Ce manque de représentativité est perceptible tant au niveau territorial qu’au niveau des compétences. Les électeurs marocains, de manière générale, sont plus attachés à une personne politique qu’à un programme politique au moment du vote. Dans ce sens, les deux partis d’opposition réclament un système de parfaite parité hommes-femmes, conformément aux dispositions de la Constitution. Rappelons qu’en 2015, le ministère de l’Intérieur avait retouché certaines dispositions de la loi organique 59.11 pour assurer une plus grande représentativité féminine dans les conseils locaux élus. La proportion a été portée à un peu plus de 27% au terme des élections de 2016, contre près de 12% auparavant.

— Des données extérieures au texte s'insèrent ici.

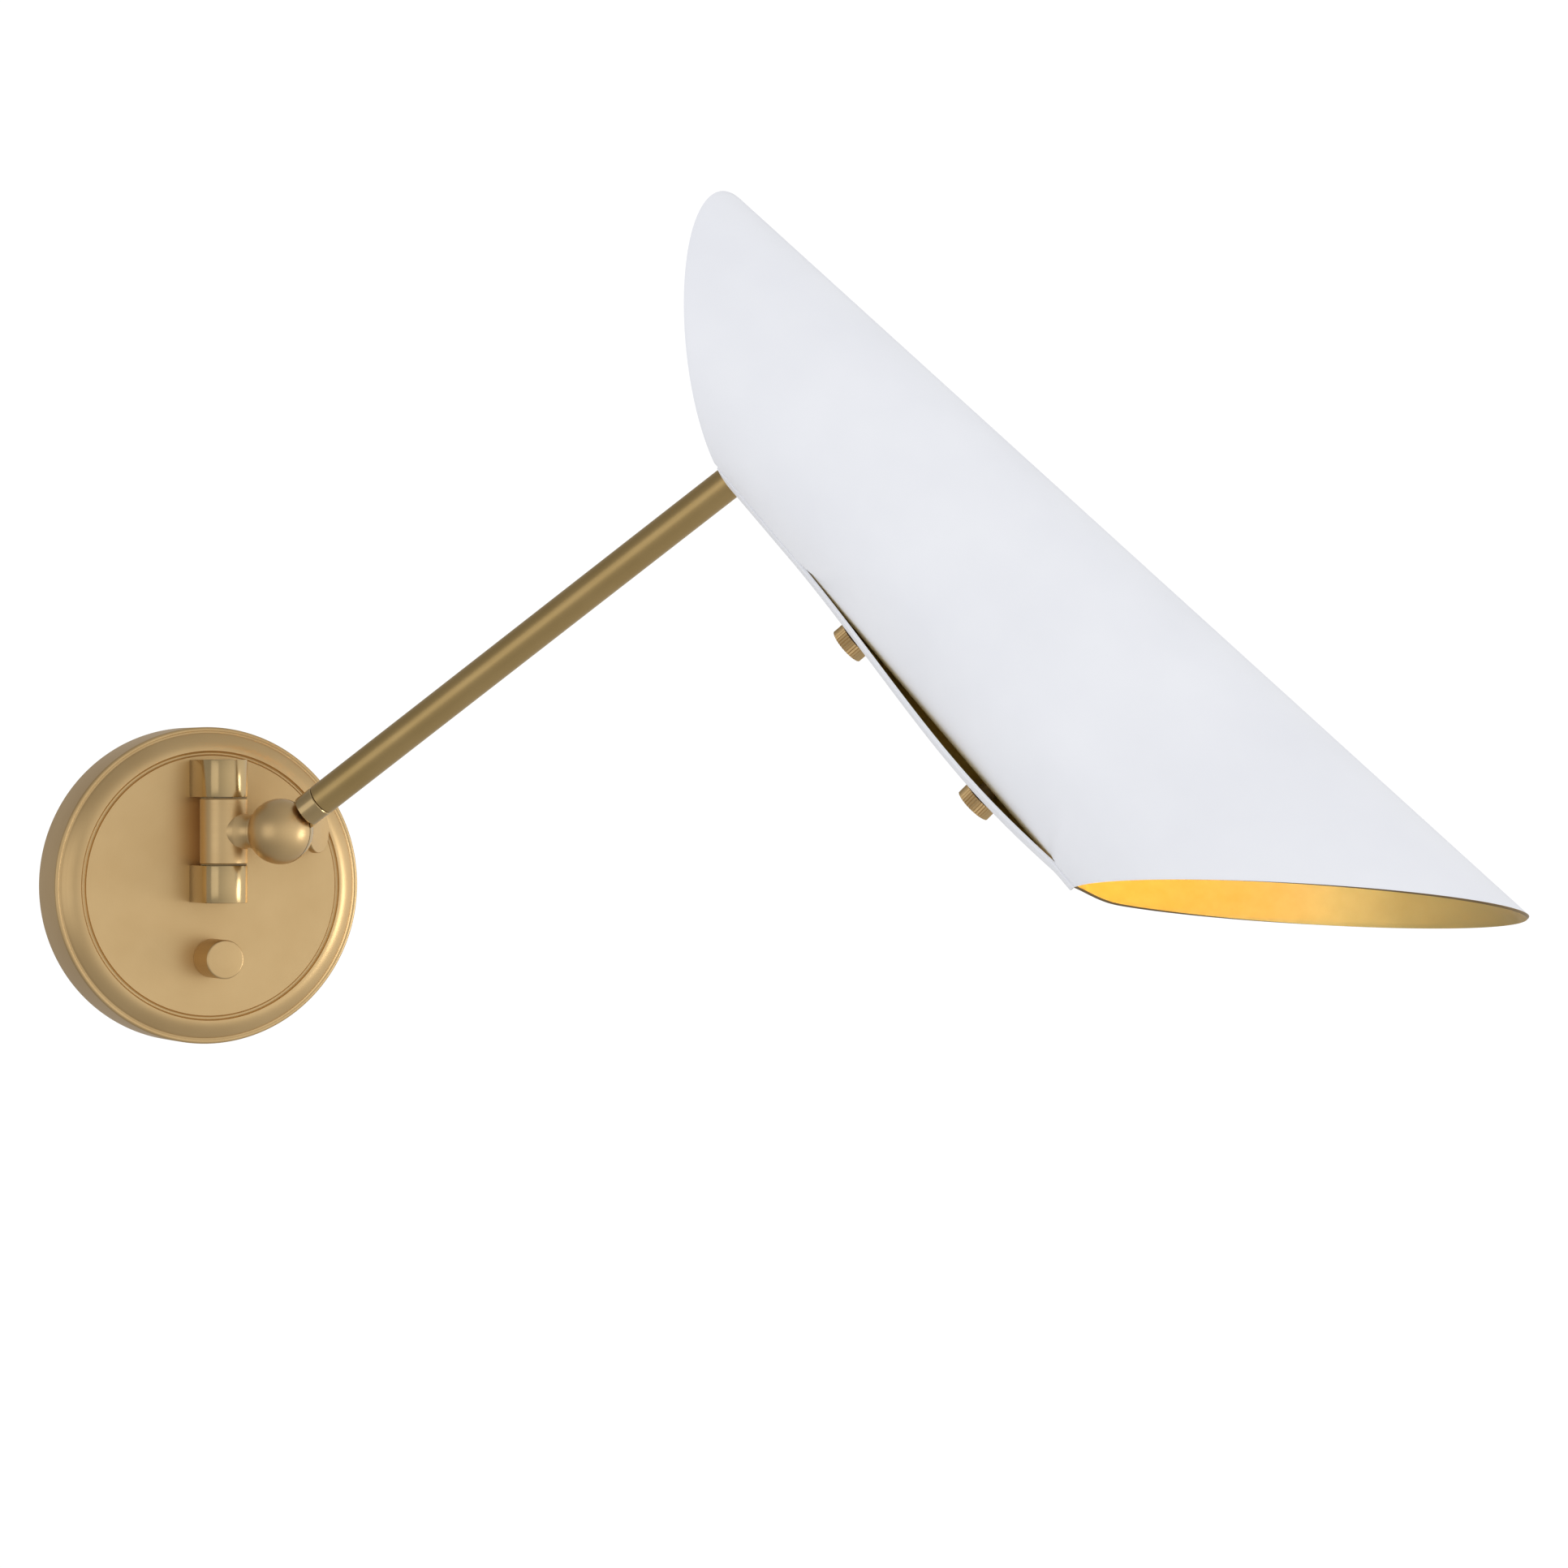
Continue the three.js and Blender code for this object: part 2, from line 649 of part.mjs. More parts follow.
// The block that trims both ends: one side outline, cut through the roll at a skew.
function buildTrimBlock() {
  const mouthAt = (height) => mouthOnAxis - mouthSlope * height;
  const openingAt = (height) => openingOnAxis + openingSlope * height;
  const high = 2 * shadeRadius;
  const low = -2 * shadeRadius;
  // where the opening's line meets the underside of the roll
  const cornerHeight = -(shadeOuter(openingOnAxis) + seat) / (1 + shadeTaper * openingSlope);
  const cornerPlace = openingAt(cornerHeight);
  const along = Math.hypot(1, openingSlope);
  const outline = new THREE.Shape();
  outline.moveTo(mouthAt(high), high);
  outline.lineTo(mouthAt(low), low);
  outline.lineTo(cornerPlace - cornerRound, low);
  outline.lineTo(cornerPlace - cornerRound, cornerHeight + shadeTaper * cornerRound);
  outline.quadraticCurveTo(
    cornerPlace,
    cornerHeight,
    cornerPlace + (cornerRound * openingSlope) / along,
    cornerHeight + cornerRound / along,
  );
  outline.lineTo(openingAt(high), high);
  const block = slab('y', outline, -2 * shadeRadius, 2 * shadeRadius);
  const skew = new THREE.Matrix4().set(1, cutSkew, 0, 0, 0, 1, 0, 0, 0, 0, 1, 0, 0, 0, 0, 1);
  return block.applyMatrix4(skew);
}

// ---------------------------------------------------------------- lap studs and thumb nuts

// Slope of the lapping sheet's outer face along the seam at a stud.
function seamSlope(place) {
  const step = 0.5;
  return shadeTaper + (liftAt(place + step) - liftAt(place - step)) / (2 * step);
}

// A frame on the lap's outer face at a stud: Z points in, towards the axis.
function studFrame(place) {
  const height = -(shadeOuter(place) + liftAt(place));
  return frameIn(shadeFrame, place, 0, height, 'y', Math.atan(seamSlope(place)));
}

const lapBelow = (place) => liftAt(place) + sheet;
const tuckedSheetEnd = (place) => lapBelow(place) + lapGap + sheet;
const strapInner = (place) => tuckedSheetEnd(place) + seamStrapSeat + seamStrapThickness;

// A hole along a stud, given in the shade's own frame.
function studHole(place) {
  const hole = rod('z', studRadius + 2 * fit, -overcut, strapInner(place) + studHeadHeight + overcut);
  hole.rotateY(Math.atan(seamSlope(place)));
  return solid(hole.translate(place, 0, -(shadeOuter(place) + liftAt(place))));
}

function buildSeamStrap() {
  const plateFrom = forkBaseEnd + seat;
  const plateTo = plateFrom + seamStrapThickness;
  const under = (place) => -(shadeOuter(place) - 2 * sheet - lapGap - seamStrapSeat);
  const outline = outlineOf([
    [plateFrom, forkBaseRadius],
    [plateFrom, under(plateFrom)],
    [seamStrapEnd, under(seamStrapEnd)],
    [seamStrapEnd, under(seamStrapEnd) + seamStrapThickness],
    [plateTo, under(plateTo) + seamStrapThickness],
    [plateTo, forkBaseRadius],
  ]);
  const nippleHole = rod('x', nippleRadius + fit, plateFrom - overcut, plateTo + overcut);
  let strap = solid(slab('y', outline, -seamStrapWidth / 2, seamStrapWidth / 2));
  strap = strap.subtract(solid(nippleHole));
  for (const place of [upperStudPlace, lowerStudPlace]) {
    strap = strap.subtract(studHole(place));
  }
  return strap;
}

// The scallop in the mouth's rim that the arm rests in when the shade is at its lowest.
function armRelief() {
  const passing = rod('x', armRadius + armReliefClearance, -2 * shadeRadius, -shadeRadius / 2, turn);
  return solid(passing.rotateY(-radians(armElevation + shadePitch)));
}

let shade = solid(buildRolledSheet()).intersect(solid(buildTrimBlock())).subtract(armRelief());
for (const place of [upperStudPlace, lowerStudPlace]) {
  shade = shade.subtract(studHole(place));
}
add(shadeFrame, 'shade', shade, whiteEnamel);
add(shadeFrame, 'seam_strap', buildSeamStrap(), steel);

for (const [which, place] of [['upper', upperStudPlace], ['lower', lowerStudPlace]]) {
  const frame = studFrame(place);
  const headStart = strapInner(place) + fit;
  const nutEnd = -fit;
  const nutStart = nutEnd - thumbNutHeight;
  const studShape = turned('z', [
    [0, nutStart - studTip],
    [studRadius, nutStart - studTip],
    [studRadius, headStart],
    [studHeadRadius, headStart],
    [studHeadRadius, headStart + studHeadHeight],
    [0, headStart + studHeadHeight],
  ], smallTurn);
  add(frame, `lap_stud_${which}`, studShape, steel);
  const spacerFrom = sheet + spacerPlay;
  const spacerTo = liftAt(place) + sheet + lapGap - spacerPlay;
  const spacer = ring('z', studRadius + fit, spacerRadius, spacerFrom, spacerTo, smallTurn);
  add(frame, `lap_spacer_${which}`, spacer, nylon);
  const knurl = toothedOutline(thumbNutRadius, 2 * thumbNutTeeth, thumbNutToothDepth);
  const thumbNut = solid(slab('z', knurl, nutStart, nutEnd));
  const bore = rod('z', studRadius + fit, nutStart - overcut, nutEnd + overcut);
  add(frame, `thumb_nut_${which}`, thumbNut.subtract(solid(bore)), satinBrass);
}

// ---------------------------------------------------------------- lampholder and bulb

const strapPlateEnd = forkBaseEnd + seat + seamStrapThickness;
const lockNutStart = strapPlateEnd + seat;
const capStart = lockNutStart + lockNutHeight + fit;
const capEnd = capStart + holderCapLength;
const bodyStart = capEnd + fit;
const bodyEnd = bodyStart + holderBodyLength;
const shellOuter = bulbBaseRadius + bulbBasePlay + shellWall;
const holderInner = shellOuter + fit;
const holderRadius = holderInner + holderWall;
const nippleStart = forkBaseStart + seat;
const contactBack = bodyStart + holderFloor + seat;
const bulbStart = contactBack + contactThickness + fit;
const glassStart = bulbStart + bulbBaseLength + fit;
const globeCentre = glassStart + bulbLength - bulbRadius;

// The bulb's outline from its neck to its tip, set in by a wall.
function bulbOutline(inset) {
  const neck = new THREE.CubicBezierCurve(
    new THREE.Vector2(bulbBaseRadius, glassStart),
    new THREE.Vector2(bulbBaseRadius, glassStart + bulbRadius * bulbNeckPull),
    new THREE.Vector2(bulbRadius, globeCentre - bulbRadius * bulbShoulderPull),
    new THREE.Vector2(bulbRadius, globeCentre),
  );
  const points = neck.getPoints(globeSteps).map((point) => [point.x - inset, point.y]);
  for (let i = 1; i <= globeSteps; i += 1) {
    const angle = (i / globeSteps) * (Math.PI / 2);
    const radius = i === globeSteps ? 0 : (bulbRadius - inset) * Math.cos(angle);
    points.push([radius, globeCentre + (bulbRadius - inset) * Math.sin(angle)]);
  }
  return points;
}

const holderCapShape = turned('x', [
  [nippleRadius + fit, capStart],
  [holderRadius / 2, capStart],
  [holderRadius, capStart + holderCapLength / 2],
  [holderRadius, capEnd],
  [holderInner, capEnd],
  [holderInner, capStart + holderCapLength / 2 + holderWall / 2],
  [holderRadius / 2 - holderWall / 4, capStart + holderWall],
  [nippleRadius + fit, capStart + holderWall],
  [nippleRadius + fit, capStart],
]);
const holderBodyShape = turned('x', [
  [rivetRadius + fit, bodyStart],
  [holderRadius, bodyStart],
  [holderRadius, bodyEnd],
  [holderInner, bodyEnd],
  [holderInner, bodyStart + holderFloor],
  [rivetRadius + fit, bodyStart + holderFloor],
  [rivetRadius + fit, bodyStart],
]);
const contactShape = turned('x', [
  [0, bodyStart - rivetTail],
  [rivetRadius, bodyStart - rivetTail],
  [rivetRadius, contactBack],
  [contactRadius, contactBack],
  [contactRadius, contactBack + contactThickness],
  [0, contactBack + contactThickness],
], smallTurn);
const bulbBaseShape = turned('x', [
  [0, bulbStart],
  [contactRadius, bulbStart],
  [bulbBaseRadius, bulbStart + bulbBaseTaper],
  [bulbBaseRadius, bulbStart + bulbBaseLength],
  [0, bulbStart + bulbBaseLength],
]);
const bulbOuter = bulbOutline(0);
const bulbInner = bulbOutline(bulbGlassWall).reverse();
const bulbGlassShape = turned('x', [...bulbOuter, ...bulbInner, bulbOuter[0]]);

const nippleShape = ring('x', nippleBore, nippleRadius, nippleStart, nippleStart + nippleLength, smallTurn);
const lockNutShape = nut(
  'x', lockNutAcrossCorners, nippleRadius + fit, lockNutStart, lockNutStart + lockNutHeight,
);
const shellStart = bodyStart + holderFloor + fit;
const screwShell = ring('x', shellOuter - shellWall, shellOuter, shellStart, bodyEnd - shellSetBack);

add(shadeFrame, 'nipple', nippleShape, steel);
add(shadeFrame, 'nipple_lock_nut', lockNutShape, steel);
add(shadeFrame, 'lampholder_cap', holderCapShape, blackMoulding);
add(shadeFrame, 'lampholder_body', holderBodyShape, blackMoulding);
add(shadeFrame, 'lampholder_contact', contactShape, polishedBrass);
add(shadeFrame, 'lampholder_screw_shell', screwShell, polishedBrass);
add(shadeFrame, 'bulb_base', bulbBaseShape, steel);
add(shadeFrame, 'bulb_glass', bulbGlassShape, opalGlass);

// ---------------------------------------------------------------- dimmer

const dimmer = frameIn(lamp, 0, -plateFaceDepth, -knobDrop);
const bodyFront = plateWall + seat;
const knobStart = -seat;
const shaftBore = shaftRadius + fit;

const dimmerBodyShape = turned('y', [
  [shaftBore, bodyFront + dimmerBodyDepth],
  [dimmerBodyRadius, bodyFront + dimmerBodyDepth],
  [dimmerBodyRadius, bodyFront],
  [dimmerBushRadius, bodyFront],
  [dimmerBushRadius, bodyFront - dimmerBushLength],
  [shaftBore, bodyFront - dimmerBushLength],
  [shaftBore, bodyFront + dimmerBodyDepth],
]);
const knobShape = turned('y', [
  [knobRadius, knobStart],
  [knobRadius, knobStart - knobLength + knobEdge],
  [knobRadius - knobEdge, knobStart - knobLength],
  [0, knobStart - knobLength],
  [0, knobStart - shaftLength],
  [shaftBore, knobStart - shaftLength],
  [shaftBore, knobStart - knobRecess],
  [knobRadius - knobWall, knobStart - knobRecess],
  [knobRadius - knobWall, knobStart],
  [knobRadius, knobStart],
]);
const dimmerNutShape = nut(
  'y', dimmerNutAcrossCorners, dimmerBushRadius + fit, -seat - dimmerNutHeight, -seat,
);

add(dimmer, 'dimmer_body', dimmerBodyShape, blackMoulding);
add(dimmer, 'dimmer_nut', dimmerNutShape, steel);
add(dimmer, 'dimmer_shaft', rod('y', shaftRadius, -shaftLength, bodyFront + shaftGrip), steel);
add(dimmer, 'dimmer_knob', knobShape, satinBrass);

export default lamp;
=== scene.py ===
"""Looks of a swing arm wall sconce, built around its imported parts.

Satin brass backplate, hinge, ball swivel and arm, and a long shade rolled from one white sheet
with a gold lining. Every sub-assembly is modelled in millimetres in its own placement and then
laid into the shared frame in metres: +Z up, the wall on Y = 0, the lamp towards -Y.
"""

from __future__ import annotations

import json
import logging
import math
from dataclasses import dataclass, field
from enum import Enum

import bpy
from mathutils import Matrix, Vector


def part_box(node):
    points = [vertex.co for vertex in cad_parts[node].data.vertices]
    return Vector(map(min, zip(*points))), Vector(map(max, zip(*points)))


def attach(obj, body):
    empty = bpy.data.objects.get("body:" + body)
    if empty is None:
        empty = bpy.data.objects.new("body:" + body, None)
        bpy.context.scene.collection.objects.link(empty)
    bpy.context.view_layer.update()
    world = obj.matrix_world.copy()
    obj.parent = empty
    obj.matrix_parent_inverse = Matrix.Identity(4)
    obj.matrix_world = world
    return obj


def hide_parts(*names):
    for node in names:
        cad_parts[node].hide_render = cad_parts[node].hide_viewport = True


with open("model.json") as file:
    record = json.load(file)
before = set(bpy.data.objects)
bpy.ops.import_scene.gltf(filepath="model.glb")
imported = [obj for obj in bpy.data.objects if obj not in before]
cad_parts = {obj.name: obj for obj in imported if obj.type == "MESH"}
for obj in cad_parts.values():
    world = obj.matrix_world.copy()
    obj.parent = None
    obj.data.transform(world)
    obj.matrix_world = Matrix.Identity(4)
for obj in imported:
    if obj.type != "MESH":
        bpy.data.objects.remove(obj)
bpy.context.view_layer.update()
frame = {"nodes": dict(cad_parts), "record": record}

MM = 0.001
WELD_MM = 1e-4
SMOOTH_DEG = 32.0
FINE_FACETS = 128
FACETS = 72

log = logging.getLogger("sconce")

Outline = list[tuple[float, float]]
Socket = bpy.types.NodeSocket
Piece = bpy.types.Object

# a noise mostly stays between these two values
NOISE_LOW = 0.3
NOISE_HIGH = 0.7
NOISE_ROUGHNESS = 0.55
COATING_IOR = 1.5


# ------------------------------------------------------------------ placements


@dataclass(frozen=True)
class Placement:
    """Where a sub-assembly stands: an origin in metres, its X axis and its Z axis."""

    origin: Vector
    x_axis: Vector
    z_axis: Vector

    def matrix(self) -> Matrix:
        """Gives the turn and shift of this placement, in metres."""
        x_axis = self.x_axis.normalized()
        z_axis = self.z_axis.normalized()
        y_axis = z_axis.cross(x_axis)
        turn = Matrix((x_axis, y_axis, z_axis)).transposed().to_4x4()
        return Matrix.Translation(self.origin) @ turn

    def y_axis(self) -> Vector:
        """Gives the third axis of this placement."""
        return self.z_axis.cross(self.x_axis).normalized()

    def facing(self, axis: str) -> "Placement":
        """Turns the placement so that its Z lies along one of its own axes.

        Args:
            axis: "x", "y" or "z", with a leading "-" to face the other way.

        Returns:
            The same origin with Z along that axis.
        """
        sign = -1.0 if axis.startswith("-") else 1.0
        if axis.endswith("x"):
            return Placement(self.origin, self.y_axis(), self.x_axis * sign)
        if axis.endswith("y"):
            return Placement(self.origin, self.x_axis, self.y_axis() * sign)
        return Placement(self.origin, self.x_axis, self.z_axis * sign)


def joint_of(name: str) -> dict:
    """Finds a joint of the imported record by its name."""
    joints = frame["record"]["behaviour"]["joints"]
    return next(joint for joint in joints if joint["name"] == name)


def box_centre(node: str) -> Vector:
    """Gives the middle of a node's box, in metres."""
    low, high = (Vector(corner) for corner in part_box(node))
    return (low + high) / 2


UP = Vector((0, 0, 1))
RIGHT = Vector((1, 0, 0))
INTO_WALL = Vector((0, 1, 0))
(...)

Autour du mode de scrutin, celui-ci provoque une crise chronique du système de représentativité selon l’Union Socialiste des Forces Populaires (USFP). Dans un mémorandum présenté par l’USFP à la Commission spéciale sur le modèle de développement, le parti estime qu’il faut oeuvrer à dépasser « les effets négatifs du mode de scrutin de liste qui contribue ainsi à l’affaiblissement des institutions représentatives et à l’accroissement de la corruption électorale via l’utilisation de l’argent pour acheter les voix ou le recours à la charité ». Comme la plupart des partis politiques, l’USFP se révèle favorable au mode de scrutin uninominal qui, selon le parti, « est à même de consacrer la communication permanente et sérieuse entre les élus et les citoyens ».
En plus de la réforme des points focaux du système électoral, d’autres réformes de forme sont figurent aussi dans l’agenda des modifications proposées par l’Istiqlal, comme l’interdiction de l’usage de symboles nationaux lors des élections comme le drapeau ou l’hymne nationaux.